Davacı ile davalı arasında —— tarihli——- Hizmet Sözleşmesi düzenlenmiştir. Sözleşmenin konusu; 4857 sayılı İş kanunu ve 6331 sayılı İş Sağlığı ve üvenliği Kanunu ve iş güvenliği yönetmeliği uyarınca, iş yaşamına getirilen ve iş güvenliği konusundaki yasa kapsamında , kanunun gerektirdiği düzenlemeleri yapmak, iş güvenlik uzmanı hizmeti vermek ve yasal düzenlemeleri yasa kapsamında işlerlik kazandırmak, ———–tarafından yetkilendirilmiş ve yasal belgelere sahip işin gerektirdiği personel ile hizmet vermek, —– tarafından yetkilendirilmiş—-hizmeti satın almak suretiyle hizmet satın alınarak —- hizmetlerini kesintiye uğratmadan hizmet yapılması konusunu içermektedir.
Teknik bilirkişi değerlendirilmesinde, varılan sonuca göre, davacının yetki belgesinin olmadığı, dolayısıyla da sıfatının, sözleşme koşullarına uymadığı anlaşılmaktadır.
Belirtelim ki davacı, davalı şirketten 2016 yılında 98.798,65 TL tutarlı (28) adet, 2017 yılında 112.928.42 TL tutarlı (32) adet hizmet faturası almış, tamamını ödemiştir,
Davacı, alınan hizmetin ayıplı ve kusurlu olmasından değil, davacının, Yasaya göre bu hizmeti vermekte yetkili olmaması nedeniyle ayıp ve kusur durumunu ileri sürdüğü anlaşılmaktadır. Yanlar arasındaki ilişki, hizmet sözleşmesinden kaynaklanmakta olup davacı, davalının kestiği toplam 60 adet hizmet faturası içeriği hizmetin ayıplı veya kusurlu çıktığına yönelik davalı şirkete bir ayıp ihbarında bulunmadığı, bu yüzdendir ki fatura bedellerinin tamamını ödediği davacının delillerinden anlaşılmaktadır. Bu durumda, davalının kusurlu ve ayıplı hizmet verdiği, ve zararının doğduğunu kanıtlayamayan davacının, salt yetkisi yoktur gerekçesiyle ödediği paranın istirdatını talep edemeyecektir. Kaldı ki basiretli bir iş adamı sıfatıyla davacının, sözleşme kurulmadan önce, davalının yetki durumunu araştırma görevini de ifa etmemiş olup, ayıplı hizmet nedeniyle süresinde yapılmış bir ihbar veya ihtar da söz konusu değildir.

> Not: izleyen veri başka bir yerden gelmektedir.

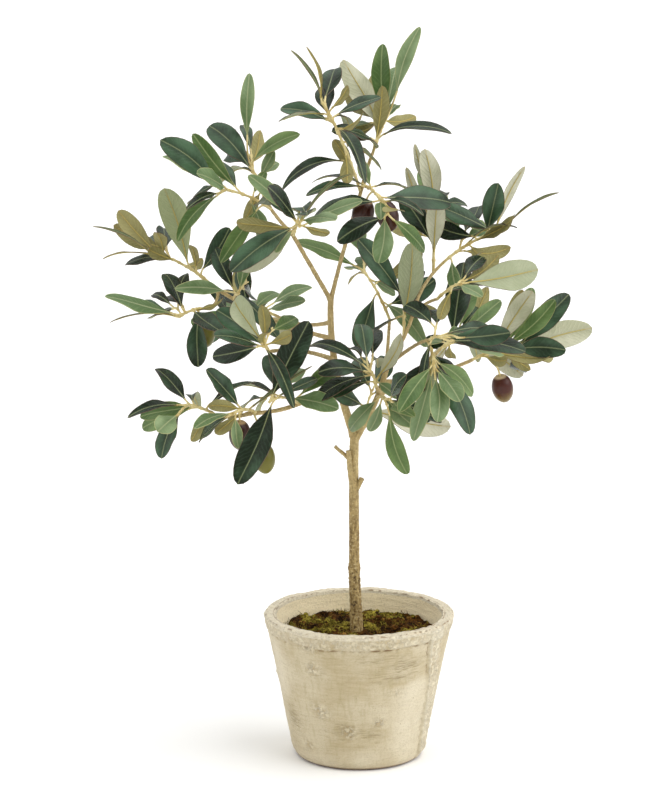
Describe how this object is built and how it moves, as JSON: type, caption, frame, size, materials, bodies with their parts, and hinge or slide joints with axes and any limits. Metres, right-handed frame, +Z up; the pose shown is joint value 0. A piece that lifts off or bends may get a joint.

Bu nedenle orman mühendisi tarafından tanzim edilen teknik bilirkişi tarafından tanzim edilen rapor hükme esas alınmamış ve davanın reddine dair aşağıdaki şeklide hüküm kurmak gerekmiştir.
H Ü K Ü M : Yukarıda Açıklanan Nedenlerle;
1-Davanın REDDİNE,
2- Alınması gerekli 44,40 TL harçtan peşin yatırılan 35,90 TL’nin tahsili ile bakiye 8,50 TL’nin davacıdan alınarak HAZİNEYE GELİR KAYDINA,
3-Davacı tarafından yapılan yargılama giderlerinin davacı taraf üzerinde BIRAKILMASINA,
4-Taraflar tarafından dosyaya yatırılan ve sarf edilmeyen gider avansının karar kesinleştiğinde talep halinde yatırana İADESİNE,
Dair tebliğden itibaren 2 hafta içinde istinaf yolu açık olmak üzere davacı vekilinin ve davalı vekilinin huzurunda verilen karar açıkça okundu, usulen anlatıldı.